The scanner is explicitly indentation-aware by design.
Report-back format
When done, report:
-
Triage counts before and after (passes_now, fails_needs_feature,
error_contract_ok, fails_needs_error_path).
-
Cases allowlisted this session and the shared pattern behind them.
-
Files changed and the root cause addressed.
-
Any cases unlocked but not yet allowlisted (candidates for follow-up).
-
Suggested next targets grouped by shared root cause.
-
Session continuation recommendation — close with one of:
- Continue here — when the next target builds directly on this
session's fix (same code paths, same mental model still loaded) and
the conversation hasn't accumulated much one-off scratch state. Also
fine when the user has explicitly queued follow-up targets.
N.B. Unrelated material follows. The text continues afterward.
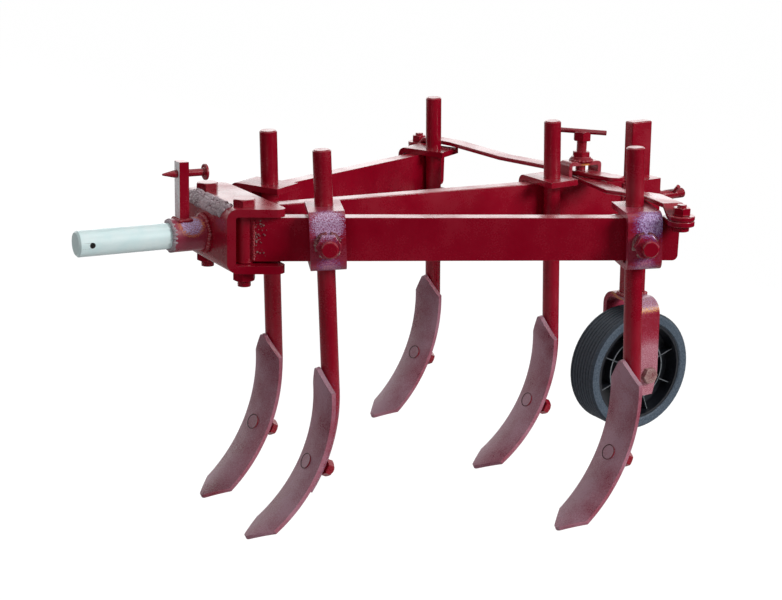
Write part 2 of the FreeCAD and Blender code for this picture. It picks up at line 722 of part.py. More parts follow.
# ---- assembly --------------------------------------------------------------------------
parts = {
    "hitch_shank": hitch_shank(),
    "hitch_tube": hitch_tube(),
    "latch_post": latch_post(),
    "latch_pin": latch_pin(),
    "head_channel": head_channel(),
    "centre_beam": centre_beam(),
    "strap_bridge": strap_bridge(),
    "bridge_screw": bridge_screw(),
    "wheel_socket": stand_leaned(wheel_socket()),
    "socket_screw": stand_leaned(socket_screw()),
    "wheel_bar": stand_leaned(wheel_bar()),
    "wheel_fork": stand_leaned(wheel_fork()),
    "wheel_axle": stand_leaned(wheel_axle()),
    "wheel_hub": stand_leaned(wheel_hub()),
    "wheel_tyre": stand_leaned(wheel_tyre()),
}

both_sides = (("left", left_frame, 1, low_strap_z), ("right", right_frame, -1, high_strap_z))
for name, frame, side, level in both_sides:
    parts[name + "_arm"] = placed(side_arm(), frame)
    parts[name + "_bush"] = placed(arm_bush(), frame)
    parts[name + "_lug"] = placed(lug(side), frame)
    parts[name + "_strap"] = strap(frame, side, level)
    parts[name + "_strap_bolt"] = strap_bolt(frame, side)
    parts[name + "_pivot_bolt"] = pivot_bolt(side)
    parts[name + "_pivot_nut"] = pivot_nut_ring(side)

tine = {"leg": tine_leg(), "share": tine_share(), "share_bolt": share_bolt()}
lean = FreeCAD.Rotation(LEFT, -tine_lean)
for name, frame, heading, station, side, tine_heading, height in stations:
    here = frame.multiply(FreeCAD.Placement(V(station, 0, 0), lean))
    parts[name + "_clamp"] = placed(clamp(side), here)
    parts[name + "_set_screw"] = placed(set_screw(side), here)
    turn = FreeCAD.Rotation(UP, tine_heading - heading)
    post = here.multiply(FreeCAD.Placement(V(0, side * post_offset, height), turn))
    for kind, shape in tine.items():
        parts[name + "_" + kind] = placed(shape, post)

os.makedirs("parts", exist_ok=True)
for name, shape in parts.items():
    shape.exportStep("parts/" + name + ".step")
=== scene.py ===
import json
import math
import random

import bmesh
import bpy
from mathutils import Matrix, Vector

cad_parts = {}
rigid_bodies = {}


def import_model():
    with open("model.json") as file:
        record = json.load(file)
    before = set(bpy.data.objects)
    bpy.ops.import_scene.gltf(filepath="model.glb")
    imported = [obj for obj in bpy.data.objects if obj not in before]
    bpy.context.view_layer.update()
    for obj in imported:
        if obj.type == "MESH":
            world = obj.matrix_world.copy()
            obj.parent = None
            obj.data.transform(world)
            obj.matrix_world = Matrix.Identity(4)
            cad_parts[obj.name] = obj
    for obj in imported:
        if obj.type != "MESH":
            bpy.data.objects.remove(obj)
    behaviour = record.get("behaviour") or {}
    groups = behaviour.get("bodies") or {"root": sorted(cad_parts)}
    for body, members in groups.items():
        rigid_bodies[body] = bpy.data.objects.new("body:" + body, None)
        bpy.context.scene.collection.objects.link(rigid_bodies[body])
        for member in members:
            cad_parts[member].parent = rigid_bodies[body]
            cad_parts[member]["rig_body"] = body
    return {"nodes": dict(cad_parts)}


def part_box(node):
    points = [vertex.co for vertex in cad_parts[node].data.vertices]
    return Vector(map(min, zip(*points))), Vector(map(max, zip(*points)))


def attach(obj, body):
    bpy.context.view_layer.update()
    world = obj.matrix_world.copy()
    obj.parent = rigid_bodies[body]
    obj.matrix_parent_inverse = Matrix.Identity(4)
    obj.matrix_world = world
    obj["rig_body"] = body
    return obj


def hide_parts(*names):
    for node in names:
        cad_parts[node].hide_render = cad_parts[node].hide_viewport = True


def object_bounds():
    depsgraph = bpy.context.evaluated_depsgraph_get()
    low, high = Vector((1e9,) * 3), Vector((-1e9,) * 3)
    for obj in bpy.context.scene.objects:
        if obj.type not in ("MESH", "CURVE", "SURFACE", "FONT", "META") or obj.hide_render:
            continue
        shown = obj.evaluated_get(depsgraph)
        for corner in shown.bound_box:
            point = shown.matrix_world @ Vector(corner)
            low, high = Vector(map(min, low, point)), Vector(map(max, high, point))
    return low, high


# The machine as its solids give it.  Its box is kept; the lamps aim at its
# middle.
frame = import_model()
nodes = frame["nodes"]
cad_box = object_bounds()


# Studio floor: pale, and as low as the gauge wheel reaches when it is let
# right down, which is lower than the tine points.  Its colour is a painted
# pool of light: pale round the machine and darkening in front of, behind and
# to the left of it, so that the steel reflects a lit patch close by and dark
# floor further off.  It is seen pure white.
def added(tree, kind, operation=None, **inputs):
    node = tree.nodes.new("ShaderNode" + kind)
    if operation:
        node.operation = operation
    for name, value in inputs.items():
        node.inputs[name.replace("_", " ")].default_value = value
    return node


wheel_travel = 0.076
floor_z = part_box("wheel_tyre")[0].z - wheel_travel
floor_half = 60.0
lit_centre = 0.45             # behind the origin
camera_glow = 0.9             # how much of its glow the viewer sees
pale = bpy.data.materials.new("pale_floor")
pale.use_nodes = True
tree = pale.node_tree
tree.nodes.clear()
link = tree.links.new
out = added(tree, "OutputMaterial")
matt = added(tree, "BsdfDiffuse")
place = added(tree, "TexCoord")
sides = added(tree, "SeparateXYZ")
centred = added(tree, "Math")
centred.inputs[1].default_value = lit_centre
away = added(tree, "Math", "ABSOLUTE")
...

- Compact, then continue — when the next target is in the same
skill but the conversation has accumulated long tool outputs (full
CST dumps, multi-file reads, large diffs) that would crowd context.
Compaction preserves the cluster knowledge but drops the noise.
- New session — when the next target shifts to an unrelated root
cause (e.g. lexer indent state vs. projection helpers), or when the
current session ended on a structural decision worth re-grounding
against fresh triage. Also recommend this if the user is pausing and
the work won't resume within the prompt-cache window.
Don't default to one answer; pick based on what the next target needs.